> Instructions for the task
Will you quote all of the entries, word for word?

> Raw data
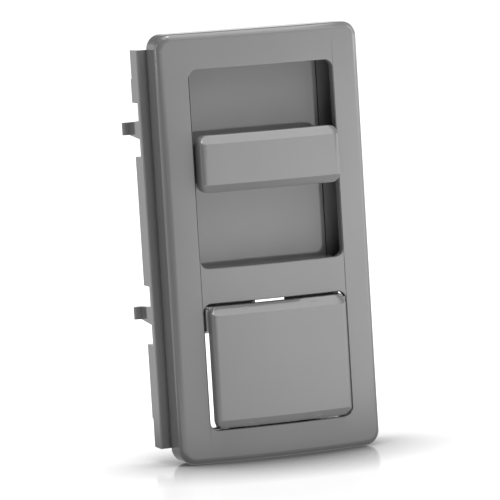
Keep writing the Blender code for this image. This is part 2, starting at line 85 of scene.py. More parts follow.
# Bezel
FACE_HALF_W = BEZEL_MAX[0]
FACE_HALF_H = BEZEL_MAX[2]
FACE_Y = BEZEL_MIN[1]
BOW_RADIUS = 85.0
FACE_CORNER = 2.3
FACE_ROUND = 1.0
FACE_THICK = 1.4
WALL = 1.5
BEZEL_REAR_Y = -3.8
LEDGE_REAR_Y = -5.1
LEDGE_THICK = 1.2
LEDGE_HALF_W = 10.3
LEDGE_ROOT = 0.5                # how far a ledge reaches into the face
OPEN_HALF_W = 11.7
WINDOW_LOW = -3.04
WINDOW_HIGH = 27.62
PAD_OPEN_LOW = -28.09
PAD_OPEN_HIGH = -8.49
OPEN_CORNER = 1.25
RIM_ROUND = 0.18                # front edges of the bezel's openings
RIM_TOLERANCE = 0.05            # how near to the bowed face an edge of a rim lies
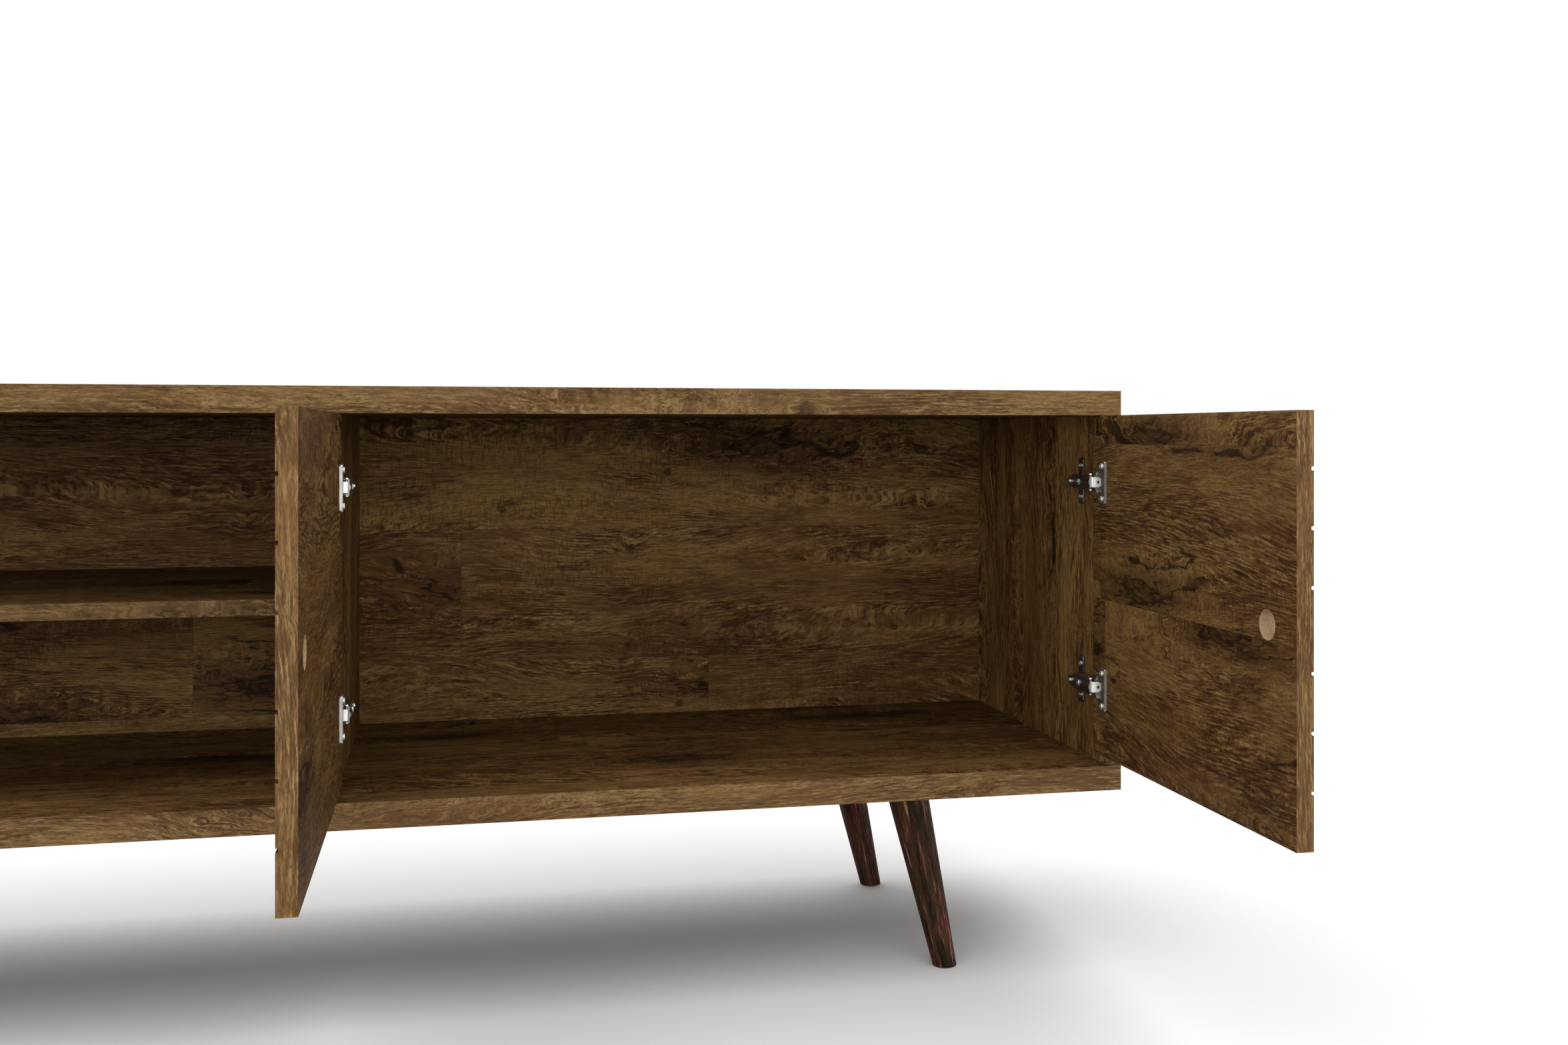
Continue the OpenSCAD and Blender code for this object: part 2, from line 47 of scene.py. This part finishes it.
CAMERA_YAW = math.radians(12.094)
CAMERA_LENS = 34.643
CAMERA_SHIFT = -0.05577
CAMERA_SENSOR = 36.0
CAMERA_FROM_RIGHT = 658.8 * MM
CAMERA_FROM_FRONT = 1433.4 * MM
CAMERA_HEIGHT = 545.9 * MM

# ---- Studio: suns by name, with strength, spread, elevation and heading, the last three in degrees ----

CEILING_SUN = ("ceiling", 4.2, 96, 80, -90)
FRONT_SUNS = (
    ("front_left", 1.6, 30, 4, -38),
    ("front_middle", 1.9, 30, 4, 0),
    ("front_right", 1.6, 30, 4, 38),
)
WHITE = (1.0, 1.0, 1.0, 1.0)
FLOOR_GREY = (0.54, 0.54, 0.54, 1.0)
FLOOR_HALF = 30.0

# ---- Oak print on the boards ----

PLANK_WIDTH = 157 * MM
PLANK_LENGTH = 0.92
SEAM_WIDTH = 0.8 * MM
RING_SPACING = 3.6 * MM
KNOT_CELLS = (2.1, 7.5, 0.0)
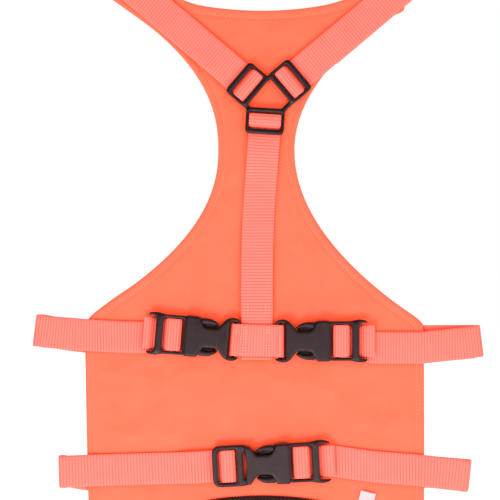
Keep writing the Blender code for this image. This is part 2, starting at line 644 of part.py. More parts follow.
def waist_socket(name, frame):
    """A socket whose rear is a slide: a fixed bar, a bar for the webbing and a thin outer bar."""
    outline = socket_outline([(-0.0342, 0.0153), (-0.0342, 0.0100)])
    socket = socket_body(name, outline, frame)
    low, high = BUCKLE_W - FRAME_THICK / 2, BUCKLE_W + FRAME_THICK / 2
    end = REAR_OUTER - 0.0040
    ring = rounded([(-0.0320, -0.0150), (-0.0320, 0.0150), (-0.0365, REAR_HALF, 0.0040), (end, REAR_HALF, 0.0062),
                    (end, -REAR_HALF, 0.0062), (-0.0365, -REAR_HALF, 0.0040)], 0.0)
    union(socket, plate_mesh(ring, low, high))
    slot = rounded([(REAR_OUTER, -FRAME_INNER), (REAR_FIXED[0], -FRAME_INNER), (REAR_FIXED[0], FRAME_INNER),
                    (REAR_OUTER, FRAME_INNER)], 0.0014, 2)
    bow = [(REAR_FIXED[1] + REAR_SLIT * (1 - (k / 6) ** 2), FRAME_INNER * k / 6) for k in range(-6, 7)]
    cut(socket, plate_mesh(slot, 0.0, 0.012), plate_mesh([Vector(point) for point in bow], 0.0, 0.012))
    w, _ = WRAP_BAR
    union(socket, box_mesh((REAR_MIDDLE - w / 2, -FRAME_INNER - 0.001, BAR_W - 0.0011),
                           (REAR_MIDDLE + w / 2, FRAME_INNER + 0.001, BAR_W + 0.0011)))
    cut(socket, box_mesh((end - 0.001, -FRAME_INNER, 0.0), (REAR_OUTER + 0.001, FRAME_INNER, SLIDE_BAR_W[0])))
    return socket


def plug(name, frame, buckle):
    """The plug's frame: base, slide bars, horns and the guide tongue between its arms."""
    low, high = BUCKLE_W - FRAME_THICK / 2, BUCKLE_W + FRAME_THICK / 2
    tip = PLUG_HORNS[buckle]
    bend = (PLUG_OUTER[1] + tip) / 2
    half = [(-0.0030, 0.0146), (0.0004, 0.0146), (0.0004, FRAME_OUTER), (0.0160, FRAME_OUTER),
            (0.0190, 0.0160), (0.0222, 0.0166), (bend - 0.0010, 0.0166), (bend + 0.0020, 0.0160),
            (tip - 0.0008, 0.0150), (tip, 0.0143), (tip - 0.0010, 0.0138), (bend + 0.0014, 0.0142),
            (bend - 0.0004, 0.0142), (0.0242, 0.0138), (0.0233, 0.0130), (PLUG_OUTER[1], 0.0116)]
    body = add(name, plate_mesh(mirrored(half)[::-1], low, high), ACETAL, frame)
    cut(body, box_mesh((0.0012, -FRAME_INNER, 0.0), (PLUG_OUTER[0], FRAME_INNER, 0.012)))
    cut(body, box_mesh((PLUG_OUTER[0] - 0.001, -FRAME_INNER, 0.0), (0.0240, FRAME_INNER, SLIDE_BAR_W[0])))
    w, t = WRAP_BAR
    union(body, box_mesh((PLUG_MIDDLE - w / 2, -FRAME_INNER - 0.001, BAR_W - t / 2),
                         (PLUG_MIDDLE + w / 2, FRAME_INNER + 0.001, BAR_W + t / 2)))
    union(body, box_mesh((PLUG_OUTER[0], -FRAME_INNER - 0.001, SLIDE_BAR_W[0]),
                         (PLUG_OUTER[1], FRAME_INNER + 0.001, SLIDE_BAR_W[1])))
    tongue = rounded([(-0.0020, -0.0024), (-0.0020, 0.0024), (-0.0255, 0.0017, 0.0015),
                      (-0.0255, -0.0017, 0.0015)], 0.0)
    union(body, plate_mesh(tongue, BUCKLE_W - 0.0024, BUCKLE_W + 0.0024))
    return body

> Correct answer
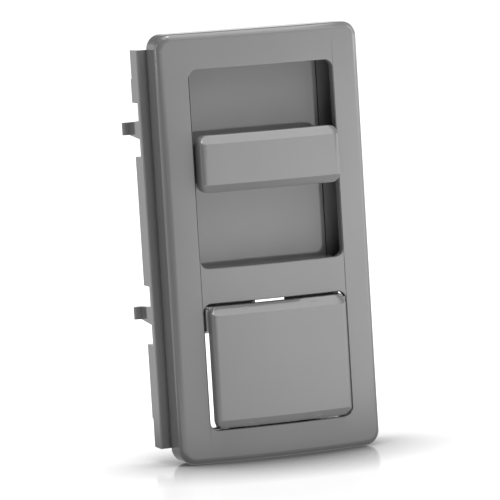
Keep writing the Blender code for this image. This is part 2, starting at line 85 of scene.py. More parts follow.
# Bezel
FACE_HALF_W = BEZEL_MAX[0]
FACE_HALF_H = BEZEL_MAX[2]
FACE_Y = BEZEL_MIN[1]
BOW_RADIUS = 85.0
FACE_CORNER = 2.3
FACE_ROUND = 1.0
FACE_THICK = 1.4
WALL = 1.5
BEZEL_REAR_Y = -3.8
LEDGE_REAR_Y = -5.1
LEDGE_THICK = 1.2
LEDGE_HALF_W = 10.3
LEDGE_ROOT = 0.5                # how far a ledge reaches into the face
OPEN_HALF_W = 11.7
WINDOW_LOW = -3.04
WINDOW_HIGH = 27.62
PAD_OPEN_LOW = -28.09
PAD_OPEN_HIGH = -8.49
OPEN_CORNER = 1.25
RIM_ROUND = 0.18                # front edges of the bezel's openings
RIM_TOLERANCE = 0.05            # how near to the bowed face an edge of a rim lies
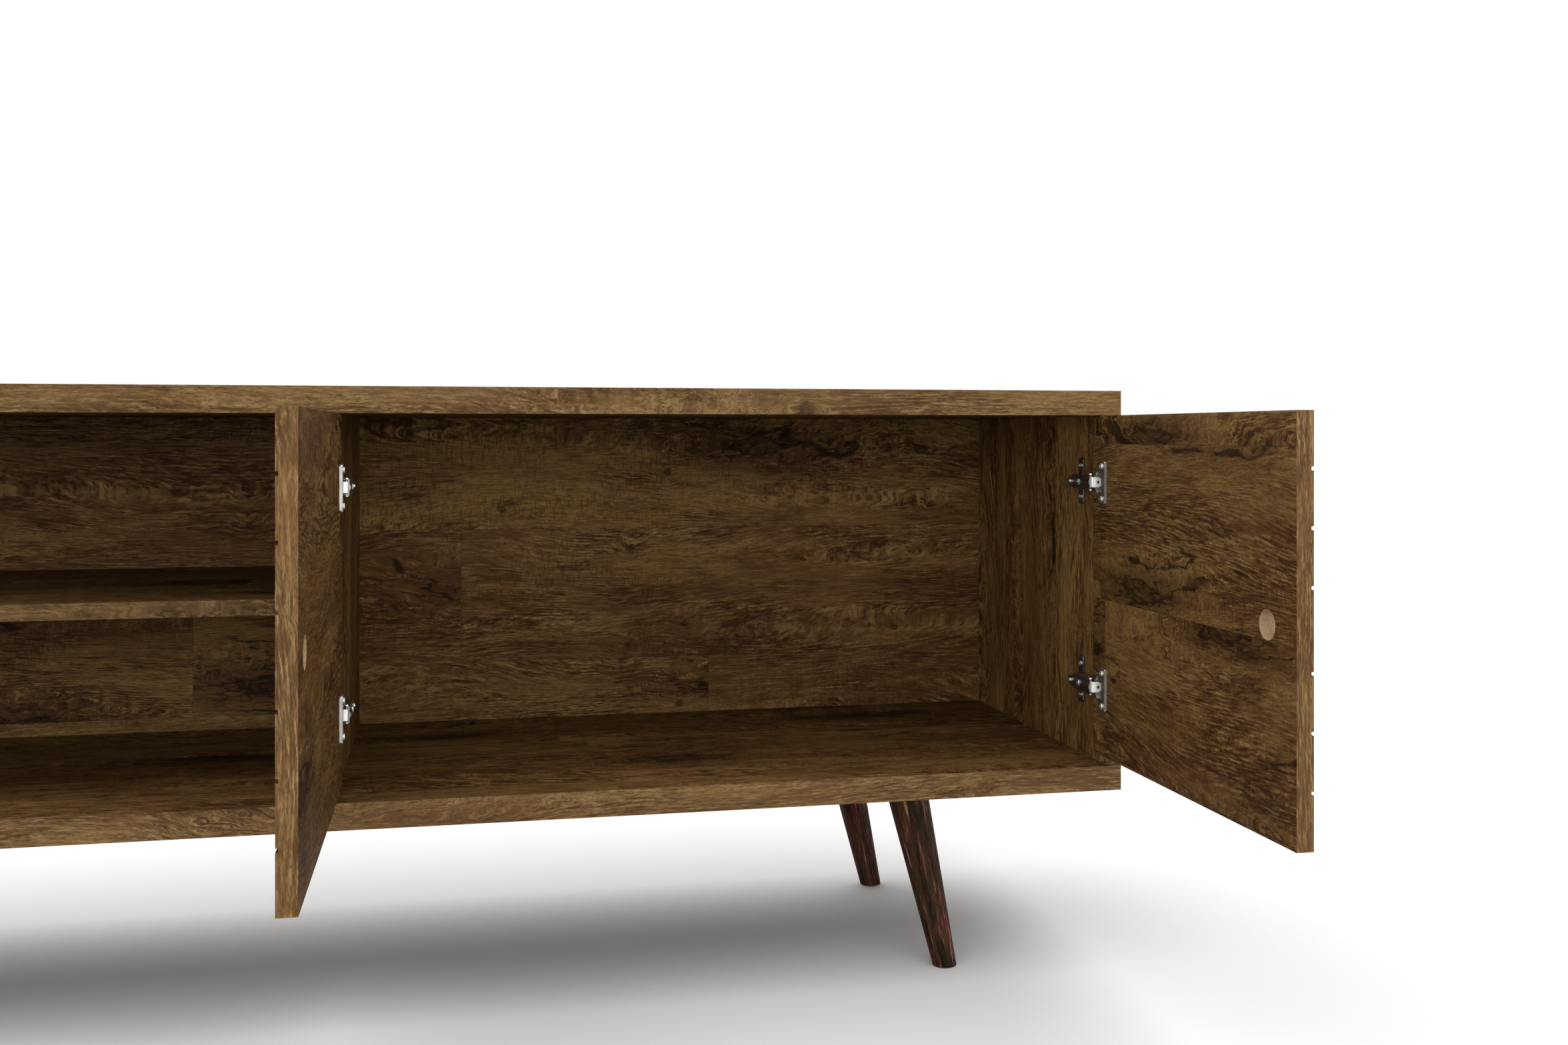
Continue the OpenSCAD and Blender code for this object: part 2, from line 47 of scene.py. This part finishes it.
CAMERA_YAW = math.radians(12.094)
CAMERA_LENS = 34.643
CAMERA_SHIFT = -0.05577
CAMERA_SENSOR = 36.0
CAMERA_FROM_RIGHT = 658.8 * MM
CAMERA_FROM_FRONT = 1433.4 * MM
CAMERA_HEIGHT = 545.9 * MM

# ---- Studio: suns by name, with strength, spread, elevation and heading, the last three in degrees ----

CEILING_SUN = ("ceiling", 4.2, 96, 80, -90)
FRONT_SUNS = (
    ("front_left", 1.6, 30, 4, -38),
    ("front_middle", 1.9, 30, 4, 0),
    ("front_right", 1.6, 30, 4, 38),
)
WHITE = (1.0, 1.0, 1.0, 1.0)
FLOOR_GREY = (0.54, 0.54, 0.54, 1.0)
FLOOR_HALF = 30.0

# ---- Oak print on the boards ----

PLANK_WIDTH = 157 * MM
PLANK_LENGTH = 0.92
SEAM_WIDTH = 0.8 * MM
RING_SPACING = 3.6 * MM
KNOT_CELLS = (2.1, 7.5, 0.0)
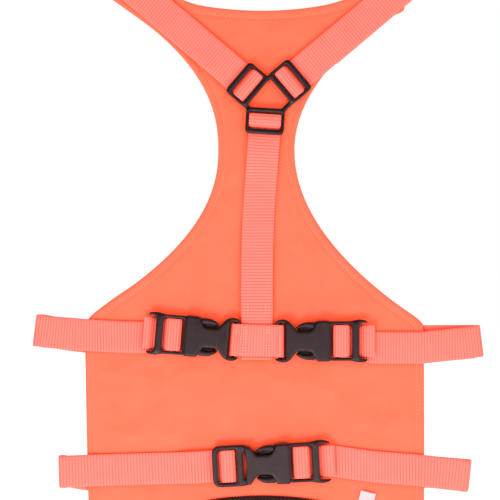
Keep writing the Blender code for this image. This is part 2, starting at line 644 of part.py. More parts follow.
def waist_socket(name, frame):
    """A socket whose rear is a slide: a fixed bar, a bar for the webbing and a thin outer bar."""
    outline = socket_outline([(-0.0342, 0.0153), (-0.0342, 0.0100)])
    socket = socket_body(name, outline, frame)
    low, high = BUCKLE_W - FRAME_THICK / 2, BUCKLE_W + FRAME_THICK / 2
    end = REAR_OUTER - 0.0040
    ring = rounded([(-0.0320, -0.0150), (-0.0320, 0.0150), (-0.0365, REAR_HALF, 0.0040), (end, REAR_HALF, 0.0062),
                    (end, -REAR_HALF, 0.0062), (-0.0365, -REAR_HALF, 0.0040)], 0.0)
    union(socket, plate_mesh(ring, low, high))
    slot = rounded([(REAR_OUTER, -FRAME_INNER), (REAR_FIXED[0], -FRAME_INNER), (REAR_FIXED[0], FRAME_INNER),
                    (REAR_OUTER, FRAME_INNER)], 0.0014, 2)
    bow = [(REAR_FIXED[1] + REAR_SLIT * (1 - (k / 6) ** 2), FRAME_INNER * k / 6) for k in range(-6, 7)]
    cut(socket, plate_mesh(slot, 0.0, 0.012), plate_mesh([Vector(point) for point in bow], 0.0, 0.012))
    w, _ = WRAP_BAR
    union(socket, box_mesh((REAR_MIDDLE - w / 2, -FRAME_INNER - 0.001, BAR_W - 0.0011),
                           (REAR_MIDDLE + w / 2, FRAME_INNER + 0.001, BAR_W + 0.0011)))
    cut(socket, box_mesh((end - 0.001, -FRAME_INNER, 0.0), (REAR_OUTER + 0.001, FRAME_INNER, SLIDE_BAR_W[0])))
    return socket


def plug(name, frame, buckle):
    """The plug's frame: base, slide bars, horns and the guide tongue between its arms."""
    low, high = BUCKLE_W - FRAME_THICK / 2, BUCKLE_W + FRAME_THICK / 2
    tip = PLUG_HORNS[buckle]
    bend = (PLUG_OUTER[1] + tip) / 2
    half = [(-0.0030, 0.0146), (0.0004, 0.0146), (0.0004, FRAME_OUTER), (0.0160, FRAME_OUTER),
            (0.0190, 0.0160), (0.0222, 0.0166), (bend - 0.0010, 0.0166), (bend + 0.0020, 0.0160),
            (tip - 0.0008, 0.0150), (tip, 0.0143), (tip - 0.0010, 0.0138), (bend + 0.0014, 0.0142),
            (bend - 0.0004, 0.0142), (0.0242, 0.0138), (0.0233, 0.0130), (PLUG_OUTER[1], 0.0116)]
    body = add(name, plate_mesh(mirrored(half)[::-1], low, high), ACETAL, frame)
    cut(body, box_mesh((0.0012, -FRAME_INNER, 0.0), (PLUG_OUTER[0], FRAME_INNER, 0.012)))
    cut(body, box_mesh((PLUG_OUTER[0] - 0.001, -FRAME_INNER, 0.0), (0.0240, FRAME_INNER, SLIDE_BAR_W[0])))
    w, t = WRAP_BAR
    union(body, box_mesh((PLUG_MIDDLE - w / 2, -FRAME_INNER - 0.001, BAR_W - t / 2),
                         (PLUG_MIDDLE + w / 2, FRAME_INNER + 0.001, BAR_W + t / 2)))
    union(body, box_mesh((PLUG_OUTER[0], -FRAME_INNER - 0.001, SLIDE_BAR_W[0]),
                         (PLUG_OUTER[1], FRAME_INNER + 0.001, SLIDE_BAR_W[1])))
    tongue = rounded([(-0.0020, -0.0024), (-0.0020, 0.0024), (-0.0255, 0.0017, 0.0015),
                      (-0.0255, -0.0017, 0.0015)], 0.0)
    union(body, plate_mesh(tongue, BUCKLE_W - 0.0024, BUCKLE_W + 0.0024))
    return body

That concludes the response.